By Jon Newcombe
New England captain Callum Braley hopes to replicate the spirit of 2013 and lead his side to more RBS Under 20 Six Nations and IRB Junior World Championship glory.
England edged out Wales in both competitions last year to claim a memorable double, and they begin their defence of the Six Nations on Friday with a trip to France – the scene of their JWC triumph last June.
The fixture in Draguignan will be the first time the sides have met since England beat France 30-6 on the opening day of JWC 2013, and the defending champions will be quietly confident of repeating the feat, albeit, as Braley points out, with a new-look side.
“We may be labelled as a World Cup-winning team but, out of the current squad, there are only eight of us who remain from last summer,” Braley said.
“Obviously the aim is to try and win both competitions again this year and we’re treating Friday’s game against France as the first of a block of 10 leading up to (JWC 2014 in) New Zealand.
“But we’re not looking any further ahead than France; our mentality is to just take it one game at a time. France away is definitely one of the tougher games in the Six Nations and we’ll know where we’re at after Friday.”
Bristol scrum half Braley, a replacement when England beat Wales 23-15 in the JWC's first all-northern hemisphere final, forms an all-West Country half back partnership with Gloucester’s Billy Burns – brother of England international Freddie who played at JWC 2010 in Argentina - for the curtain-raiser with France.
Inspired by graduation
Coach Nick Walshe’s starting line-up includes more JWC 2013 winners in back row Ross Moriarty, loosehead prop Danny Hobbs-Awoyemi and wing Henry Purdy.

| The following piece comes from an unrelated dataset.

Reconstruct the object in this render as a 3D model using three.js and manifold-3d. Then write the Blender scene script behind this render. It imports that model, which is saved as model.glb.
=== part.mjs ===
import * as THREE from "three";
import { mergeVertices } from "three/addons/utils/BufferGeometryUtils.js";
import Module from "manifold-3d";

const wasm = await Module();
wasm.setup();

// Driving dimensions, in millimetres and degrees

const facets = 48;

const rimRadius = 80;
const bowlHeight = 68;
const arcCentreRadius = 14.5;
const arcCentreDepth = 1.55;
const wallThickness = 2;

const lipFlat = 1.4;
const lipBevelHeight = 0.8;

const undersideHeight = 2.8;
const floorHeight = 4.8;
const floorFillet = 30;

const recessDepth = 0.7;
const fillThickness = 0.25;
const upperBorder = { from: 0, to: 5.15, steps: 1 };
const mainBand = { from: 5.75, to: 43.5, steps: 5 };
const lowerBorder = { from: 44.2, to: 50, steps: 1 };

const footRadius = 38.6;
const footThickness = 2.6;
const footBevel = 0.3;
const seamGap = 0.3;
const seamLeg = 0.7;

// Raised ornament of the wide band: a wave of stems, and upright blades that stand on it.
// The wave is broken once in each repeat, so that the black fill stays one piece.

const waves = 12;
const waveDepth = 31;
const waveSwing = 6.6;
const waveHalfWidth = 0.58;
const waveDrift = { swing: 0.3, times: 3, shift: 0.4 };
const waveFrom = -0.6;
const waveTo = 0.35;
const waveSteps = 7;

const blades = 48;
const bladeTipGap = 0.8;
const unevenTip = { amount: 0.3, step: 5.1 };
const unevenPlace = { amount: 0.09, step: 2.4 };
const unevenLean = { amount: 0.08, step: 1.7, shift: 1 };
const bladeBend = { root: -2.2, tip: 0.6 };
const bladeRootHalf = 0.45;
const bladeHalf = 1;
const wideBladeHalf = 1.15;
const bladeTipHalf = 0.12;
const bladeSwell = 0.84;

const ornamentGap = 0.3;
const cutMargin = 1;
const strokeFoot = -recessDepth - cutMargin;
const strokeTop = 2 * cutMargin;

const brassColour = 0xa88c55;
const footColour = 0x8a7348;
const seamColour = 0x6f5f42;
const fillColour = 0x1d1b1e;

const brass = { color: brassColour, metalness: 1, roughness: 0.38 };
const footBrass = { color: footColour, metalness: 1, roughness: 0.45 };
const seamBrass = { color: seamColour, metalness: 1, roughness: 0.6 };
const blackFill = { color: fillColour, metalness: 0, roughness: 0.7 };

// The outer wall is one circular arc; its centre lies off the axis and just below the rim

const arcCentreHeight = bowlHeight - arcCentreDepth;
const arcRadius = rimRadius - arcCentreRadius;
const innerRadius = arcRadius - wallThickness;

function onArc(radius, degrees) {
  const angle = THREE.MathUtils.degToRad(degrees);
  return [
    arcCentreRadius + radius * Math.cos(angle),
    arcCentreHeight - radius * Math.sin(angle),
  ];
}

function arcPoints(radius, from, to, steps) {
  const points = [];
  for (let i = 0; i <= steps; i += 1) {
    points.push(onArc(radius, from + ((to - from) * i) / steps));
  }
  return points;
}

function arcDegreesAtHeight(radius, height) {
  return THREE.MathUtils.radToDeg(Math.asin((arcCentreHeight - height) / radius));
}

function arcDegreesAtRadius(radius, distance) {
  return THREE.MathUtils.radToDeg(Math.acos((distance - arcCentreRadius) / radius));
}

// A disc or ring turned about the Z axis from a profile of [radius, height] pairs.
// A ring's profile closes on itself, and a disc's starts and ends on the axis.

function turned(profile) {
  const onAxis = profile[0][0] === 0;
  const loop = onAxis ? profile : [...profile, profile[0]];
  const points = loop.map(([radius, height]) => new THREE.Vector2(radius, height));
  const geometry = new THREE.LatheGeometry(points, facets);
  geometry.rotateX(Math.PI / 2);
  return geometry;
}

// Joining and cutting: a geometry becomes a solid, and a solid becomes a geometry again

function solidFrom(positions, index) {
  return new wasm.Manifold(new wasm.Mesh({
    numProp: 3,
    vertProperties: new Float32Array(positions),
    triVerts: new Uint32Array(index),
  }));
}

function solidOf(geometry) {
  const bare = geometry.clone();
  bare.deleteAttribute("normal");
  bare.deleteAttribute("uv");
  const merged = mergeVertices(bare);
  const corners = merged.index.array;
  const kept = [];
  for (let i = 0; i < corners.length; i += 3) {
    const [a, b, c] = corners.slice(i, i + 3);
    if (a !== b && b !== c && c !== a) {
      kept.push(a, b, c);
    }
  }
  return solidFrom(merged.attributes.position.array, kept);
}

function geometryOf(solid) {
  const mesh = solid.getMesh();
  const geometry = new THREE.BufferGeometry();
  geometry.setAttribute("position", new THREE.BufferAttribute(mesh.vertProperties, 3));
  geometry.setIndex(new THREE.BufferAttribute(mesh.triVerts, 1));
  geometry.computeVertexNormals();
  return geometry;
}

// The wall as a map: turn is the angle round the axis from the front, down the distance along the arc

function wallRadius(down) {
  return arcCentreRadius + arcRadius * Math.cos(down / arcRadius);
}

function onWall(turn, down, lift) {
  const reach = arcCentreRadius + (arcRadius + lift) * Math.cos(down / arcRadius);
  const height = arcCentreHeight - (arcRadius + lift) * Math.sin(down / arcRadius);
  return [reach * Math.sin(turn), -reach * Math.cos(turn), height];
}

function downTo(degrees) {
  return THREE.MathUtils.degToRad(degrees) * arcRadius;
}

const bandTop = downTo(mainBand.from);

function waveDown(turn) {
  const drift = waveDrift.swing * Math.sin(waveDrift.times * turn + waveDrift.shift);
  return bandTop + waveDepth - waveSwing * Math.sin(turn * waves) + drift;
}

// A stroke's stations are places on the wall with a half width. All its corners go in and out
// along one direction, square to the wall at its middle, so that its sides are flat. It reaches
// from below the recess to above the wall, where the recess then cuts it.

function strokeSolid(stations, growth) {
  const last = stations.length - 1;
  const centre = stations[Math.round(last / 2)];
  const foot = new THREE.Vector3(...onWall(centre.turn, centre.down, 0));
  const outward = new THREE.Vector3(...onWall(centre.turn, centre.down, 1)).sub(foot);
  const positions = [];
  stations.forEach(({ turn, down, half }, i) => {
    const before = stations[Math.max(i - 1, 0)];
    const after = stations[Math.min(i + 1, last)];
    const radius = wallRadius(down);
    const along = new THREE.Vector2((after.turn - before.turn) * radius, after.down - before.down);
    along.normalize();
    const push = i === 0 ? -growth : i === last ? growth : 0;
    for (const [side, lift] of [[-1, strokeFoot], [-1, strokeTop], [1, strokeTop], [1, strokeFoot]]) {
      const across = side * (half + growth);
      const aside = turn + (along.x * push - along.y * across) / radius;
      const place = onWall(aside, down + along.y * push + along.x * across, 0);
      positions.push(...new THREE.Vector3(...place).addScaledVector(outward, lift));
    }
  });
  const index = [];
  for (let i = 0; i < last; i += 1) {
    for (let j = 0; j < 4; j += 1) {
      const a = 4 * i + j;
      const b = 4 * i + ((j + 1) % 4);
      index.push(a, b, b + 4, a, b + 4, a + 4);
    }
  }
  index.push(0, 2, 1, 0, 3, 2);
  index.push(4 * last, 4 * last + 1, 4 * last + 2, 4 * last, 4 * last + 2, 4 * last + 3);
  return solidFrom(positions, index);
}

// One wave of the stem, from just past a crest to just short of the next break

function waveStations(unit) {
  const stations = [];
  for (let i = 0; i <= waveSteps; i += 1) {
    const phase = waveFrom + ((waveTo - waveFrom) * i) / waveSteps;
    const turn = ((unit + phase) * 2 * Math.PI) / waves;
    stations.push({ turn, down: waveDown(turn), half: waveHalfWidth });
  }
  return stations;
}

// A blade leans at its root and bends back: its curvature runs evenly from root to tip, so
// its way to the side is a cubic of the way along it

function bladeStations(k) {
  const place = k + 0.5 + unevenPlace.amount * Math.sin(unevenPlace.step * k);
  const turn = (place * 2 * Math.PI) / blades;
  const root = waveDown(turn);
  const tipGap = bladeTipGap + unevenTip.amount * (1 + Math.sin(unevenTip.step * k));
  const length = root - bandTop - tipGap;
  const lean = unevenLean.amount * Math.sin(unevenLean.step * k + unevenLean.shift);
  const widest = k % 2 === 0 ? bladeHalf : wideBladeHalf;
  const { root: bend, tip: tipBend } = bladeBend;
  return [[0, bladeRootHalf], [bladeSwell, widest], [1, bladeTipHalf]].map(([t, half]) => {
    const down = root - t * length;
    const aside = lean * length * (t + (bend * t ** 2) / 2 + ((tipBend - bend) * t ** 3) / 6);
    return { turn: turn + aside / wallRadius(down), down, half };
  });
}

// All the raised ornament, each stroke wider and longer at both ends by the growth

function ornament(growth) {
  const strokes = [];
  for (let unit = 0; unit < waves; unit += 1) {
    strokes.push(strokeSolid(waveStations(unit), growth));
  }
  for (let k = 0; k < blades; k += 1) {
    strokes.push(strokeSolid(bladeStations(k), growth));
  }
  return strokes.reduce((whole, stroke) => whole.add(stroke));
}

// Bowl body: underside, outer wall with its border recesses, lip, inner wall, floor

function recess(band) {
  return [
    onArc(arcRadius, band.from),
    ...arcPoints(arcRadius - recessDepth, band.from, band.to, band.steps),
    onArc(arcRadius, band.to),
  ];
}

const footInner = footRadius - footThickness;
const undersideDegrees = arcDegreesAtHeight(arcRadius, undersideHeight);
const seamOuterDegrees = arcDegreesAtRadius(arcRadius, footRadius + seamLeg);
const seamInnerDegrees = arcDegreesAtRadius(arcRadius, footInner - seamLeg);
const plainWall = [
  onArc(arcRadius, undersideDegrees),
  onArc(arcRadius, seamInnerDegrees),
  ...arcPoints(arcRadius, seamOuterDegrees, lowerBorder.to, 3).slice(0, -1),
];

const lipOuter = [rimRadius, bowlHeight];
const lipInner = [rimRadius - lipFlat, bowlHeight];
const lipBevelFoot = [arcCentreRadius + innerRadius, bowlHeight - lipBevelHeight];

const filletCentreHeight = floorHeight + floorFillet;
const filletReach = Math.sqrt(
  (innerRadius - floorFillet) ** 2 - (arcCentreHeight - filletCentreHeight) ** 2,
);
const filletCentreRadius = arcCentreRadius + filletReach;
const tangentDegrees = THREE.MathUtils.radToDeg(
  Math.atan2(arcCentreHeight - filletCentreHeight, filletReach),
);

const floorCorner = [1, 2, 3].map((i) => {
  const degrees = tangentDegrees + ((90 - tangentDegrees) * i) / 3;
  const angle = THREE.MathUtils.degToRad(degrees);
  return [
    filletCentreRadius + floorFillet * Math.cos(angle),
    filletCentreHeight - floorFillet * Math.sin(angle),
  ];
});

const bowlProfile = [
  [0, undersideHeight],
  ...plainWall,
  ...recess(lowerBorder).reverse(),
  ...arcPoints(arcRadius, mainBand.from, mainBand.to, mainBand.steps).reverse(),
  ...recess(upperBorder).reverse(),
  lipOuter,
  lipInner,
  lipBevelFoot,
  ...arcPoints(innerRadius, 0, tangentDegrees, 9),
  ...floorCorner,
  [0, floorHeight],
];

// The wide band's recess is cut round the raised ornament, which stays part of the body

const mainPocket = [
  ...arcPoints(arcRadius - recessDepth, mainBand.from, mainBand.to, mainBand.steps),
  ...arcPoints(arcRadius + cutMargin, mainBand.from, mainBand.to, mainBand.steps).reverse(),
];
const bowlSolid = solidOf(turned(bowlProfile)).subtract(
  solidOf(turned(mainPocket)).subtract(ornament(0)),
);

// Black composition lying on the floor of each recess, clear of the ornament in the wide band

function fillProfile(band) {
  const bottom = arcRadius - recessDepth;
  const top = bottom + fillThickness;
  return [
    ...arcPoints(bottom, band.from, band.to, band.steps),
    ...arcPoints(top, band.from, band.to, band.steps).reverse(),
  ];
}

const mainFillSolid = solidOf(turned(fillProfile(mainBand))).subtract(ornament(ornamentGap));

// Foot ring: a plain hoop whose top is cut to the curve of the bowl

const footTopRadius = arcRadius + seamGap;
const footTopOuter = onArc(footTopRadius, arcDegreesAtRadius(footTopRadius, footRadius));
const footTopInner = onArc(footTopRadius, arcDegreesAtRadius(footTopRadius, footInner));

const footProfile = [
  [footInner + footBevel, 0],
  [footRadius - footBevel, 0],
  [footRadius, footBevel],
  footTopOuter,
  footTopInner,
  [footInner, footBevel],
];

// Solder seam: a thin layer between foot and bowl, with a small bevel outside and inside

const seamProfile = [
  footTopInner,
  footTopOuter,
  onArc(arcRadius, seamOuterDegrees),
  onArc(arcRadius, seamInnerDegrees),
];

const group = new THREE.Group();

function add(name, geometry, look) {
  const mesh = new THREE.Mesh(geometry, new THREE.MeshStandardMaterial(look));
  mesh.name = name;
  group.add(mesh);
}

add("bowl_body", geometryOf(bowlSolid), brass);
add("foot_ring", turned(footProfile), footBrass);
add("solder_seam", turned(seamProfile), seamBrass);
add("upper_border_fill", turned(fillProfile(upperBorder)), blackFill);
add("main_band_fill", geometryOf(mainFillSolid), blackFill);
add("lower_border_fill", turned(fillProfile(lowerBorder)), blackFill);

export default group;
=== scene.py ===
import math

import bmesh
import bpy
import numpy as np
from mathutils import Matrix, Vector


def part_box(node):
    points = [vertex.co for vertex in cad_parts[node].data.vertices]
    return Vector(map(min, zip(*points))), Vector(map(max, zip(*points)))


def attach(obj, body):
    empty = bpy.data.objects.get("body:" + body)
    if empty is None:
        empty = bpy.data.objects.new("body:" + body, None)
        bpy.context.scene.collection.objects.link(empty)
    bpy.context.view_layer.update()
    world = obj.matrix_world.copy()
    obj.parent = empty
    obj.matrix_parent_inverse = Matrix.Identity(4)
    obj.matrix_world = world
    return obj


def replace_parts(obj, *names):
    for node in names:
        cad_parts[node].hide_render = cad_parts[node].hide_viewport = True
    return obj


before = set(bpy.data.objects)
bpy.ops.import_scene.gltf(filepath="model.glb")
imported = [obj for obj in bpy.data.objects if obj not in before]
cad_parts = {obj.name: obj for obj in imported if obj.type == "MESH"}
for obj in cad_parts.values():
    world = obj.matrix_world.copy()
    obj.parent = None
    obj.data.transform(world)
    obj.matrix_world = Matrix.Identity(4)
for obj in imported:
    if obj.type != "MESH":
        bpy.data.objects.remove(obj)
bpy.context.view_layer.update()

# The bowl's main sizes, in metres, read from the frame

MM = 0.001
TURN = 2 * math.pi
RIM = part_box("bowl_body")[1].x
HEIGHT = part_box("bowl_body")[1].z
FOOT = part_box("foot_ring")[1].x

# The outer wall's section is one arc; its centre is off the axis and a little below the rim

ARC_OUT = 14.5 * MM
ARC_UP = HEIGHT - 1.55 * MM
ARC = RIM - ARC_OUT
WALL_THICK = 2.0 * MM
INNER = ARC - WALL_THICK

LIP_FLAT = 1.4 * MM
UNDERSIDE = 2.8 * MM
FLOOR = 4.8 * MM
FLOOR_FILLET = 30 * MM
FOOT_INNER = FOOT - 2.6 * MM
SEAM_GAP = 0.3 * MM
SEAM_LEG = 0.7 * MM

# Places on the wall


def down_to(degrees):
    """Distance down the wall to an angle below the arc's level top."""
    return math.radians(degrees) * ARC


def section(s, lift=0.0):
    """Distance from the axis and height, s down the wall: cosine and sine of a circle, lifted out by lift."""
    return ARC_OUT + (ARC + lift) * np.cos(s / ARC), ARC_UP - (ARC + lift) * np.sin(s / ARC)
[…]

“Looking back on last year I think we were successful for a couple of reasons: when things got tough we stuck together as a team and we kept to our game plan,” Braley said.
“That team spirit is starting to build this year as we get to know each other better. Things are coming together nicely.”

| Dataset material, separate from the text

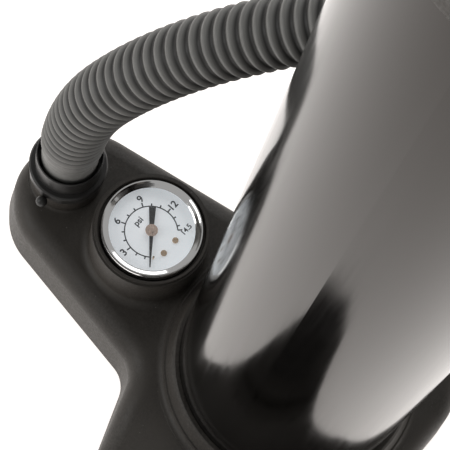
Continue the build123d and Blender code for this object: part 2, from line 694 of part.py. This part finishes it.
NOZZLE_BORE_R = 6.5
with BuildPart() as nozzle_cuff:
    turned_on_end([(9.6, 0), (HOSE_R - 0.1, 0), (HOSE_R - 0.1, 18), (HOSE_R - 1.5, 22), (9.6, 22)])
save(nozzle_cuff, "nozzle_cuff")

with BuildPart() as nozzle:
    turned_on_end(
        [
            (NOZZLE_BORE_R, 4),
            (9.6, 4),
            (9.6, 22),
            (12.8, 22),
            (12.8, 27),
            (10.2, 27),
            (10.2, 29.5),
            (8.6, 29.5),
            (8.6, 33),
            (9.4, 33),
            (9.4, 46),
            (8.4, 56),
            (NOZZLE_BORE_R, 56),
        ]
    )
save(nozzle, "nozzle")

with BuildPart() as nozzle_seal:
    turned_on_end([(8.6, 29.5), (10.4, 29.5), (10.8, 30.5), (10.8, 32), (10.4, 33), (8.6, 33)])
save(nozzle_seal, "nozzle_seal")
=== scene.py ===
"""Looks for the double-action hand pump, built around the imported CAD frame, in metres and in its axes."""

import json
import math

import bmesh
import bpy
from mathutils import Matrix, Vector


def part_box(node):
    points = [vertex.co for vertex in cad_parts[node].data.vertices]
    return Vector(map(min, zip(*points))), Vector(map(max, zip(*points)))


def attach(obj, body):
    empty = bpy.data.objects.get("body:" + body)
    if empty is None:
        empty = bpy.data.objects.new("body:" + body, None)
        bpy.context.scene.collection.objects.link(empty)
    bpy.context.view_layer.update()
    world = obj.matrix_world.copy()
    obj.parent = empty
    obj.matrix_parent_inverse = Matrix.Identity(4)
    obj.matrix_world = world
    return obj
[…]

Moriarty, son of former Wales international Paul, believes the promotion of JWC winners Jack Nowell and Anthony Watson to the senior England ranks will help inspire this crop of Under 20 players.
“The position Jack and Anthony find themselves in shows that 20-year-olds can play international rugby for senior teams and demonstrates to all young players how close they are to making the step up,” said Moriarty.
“I think all the boys have high expectations of themselves and of the team itself so there’s a sense of pressure that way, but we aim to just go out and play to the highest standards possible and hopefully that will be good enough for us to get the right results.
“We’re can expect a hostile crowd and for France to come out firing after we beat them in last year’s Six Nations and Junior World Cup.”
Big shoes to fill
After twice suffering heartbreak at the hands of England last year, Wales will be looking to shake off their bridesmaid’s tag with a first-ever Under 20 Six Nations title under new coach Byron Hayward. Only five of the team that start Friday’s opener against Italy - now coached by Azzurri legend Alessandro Troncon - have experience at this level though.
Scotland enjoyed their best-ever championship in 2013 after finishing fourth under the captaincy of Jonny Gray and his replacement, London Scottish back row forward Tommy Spinks, admits he has ‘big shoes to fill’ as Scotland prepare to take on Ireland.
"When head coach Sean Lineen asked if I wanted to be captain, I told him it would be a massive honour and a privilege.
"The Under 20s had their most successful season last year but we had opportunities to do even better. We finished fourth but if we had beaten France in the last game we would have finished second. Jonny Gray did a brilliant job on and off the pitch and I have big shoes to fill."
Ireland will be lead out in Athlone by opposite number Dan Leavy and will be keen to avenge the 21-20 loss they suffered at Scotland's hands last year.